The museum is open on Wednesdays and weekends from 1 until 4 p.m., with tickets starting at the low price of $5 for adults and just $2 for children 12 and under. The museum is also happy to host field trips for those teachers and school districts interested in signing up to create a one-of-a-kind school activity for the kiddos that will allow them to immerse themselves in their city’s history.
Granite Falls Historical Museum
109 E Union Street, Granite Falls
Volunteer organization Granite Falls Historical Society has been honoring the contributions and lives of the city’s past residents while providing inspiration and direction for future ones at the Granite Falls Historical Museum. Fondly considered “the little museum that could,” the institution began with the Sharp House, a former home converted into a series of displays that now takes visitors back in time, allowing them to see what life was like 100 years ago.
An additional building was added in 2007 as their collection of artifacts expanded, with a focus on a century of industry, education, and recreation, from the founding of the city itself in the 1890s to the present day.

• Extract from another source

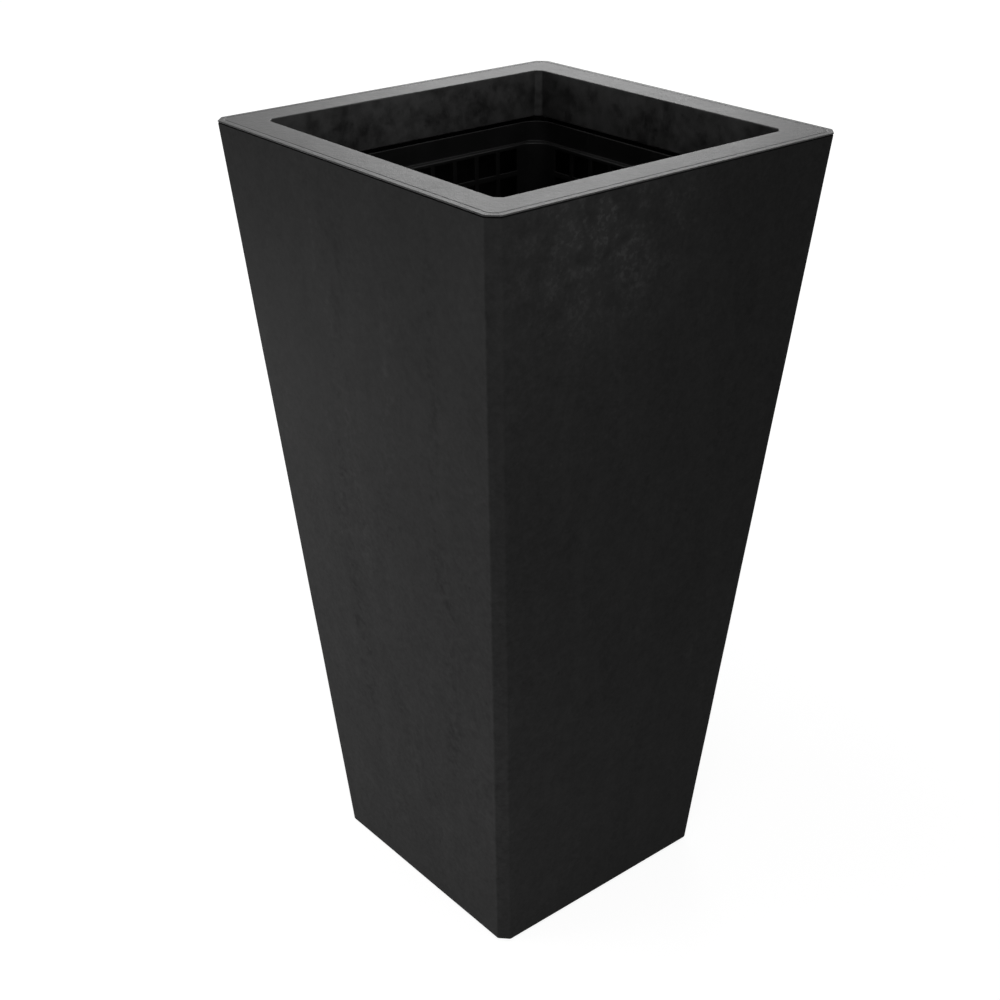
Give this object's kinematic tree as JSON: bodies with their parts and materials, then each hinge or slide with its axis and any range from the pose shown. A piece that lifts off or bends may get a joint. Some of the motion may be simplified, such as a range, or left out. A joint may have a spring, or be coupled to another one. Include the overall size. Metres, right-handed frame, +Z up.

Currently, the museum is open on Sundays from 12 to 5 p.m. by appointment.
Everett Museum of History
2939 Colby Avenue, Everett
Though the Everett Museum of History has been in several buildings since its establishment in 1953, it has recently found a permanent home in the heart of downtown Everett. The 1903 home of The Everett Daily Herald newspaper will soon house the museum’s vast collection of ancient and historical artifacts upon its renovation and redesign, focusing on restoring the building to its original architecture. This is all thanks to a generous gift from the Elizabeth Ruth Wallace Living Trust.
In the meantime, visitors can still enjoy the historic Van Valey House at 2130 Colby Avenue. The house is an addition to the museum. It features the history of the building itself, period furnishings, items from the Van Valey and Morrow families who once called it home, and a room dedicated to Senator Henry M. Jackson. The house is open Tuesdays, Thursdays, and Saturdays from 11 to 4 p.m., with admission starting at $2 per student and $5 per adult.
Through their collection of artifacts, photographs, and interactive exhibits, these local history museums in Snohomish County can once again breathe life into the campfire stories of our region’s past. In return, visitors, both local and from afar, step away from these captivating history museums carrying a profound appreciation for the heritage and legacy that shaped the region. And to think it all started from the saddle of a horse.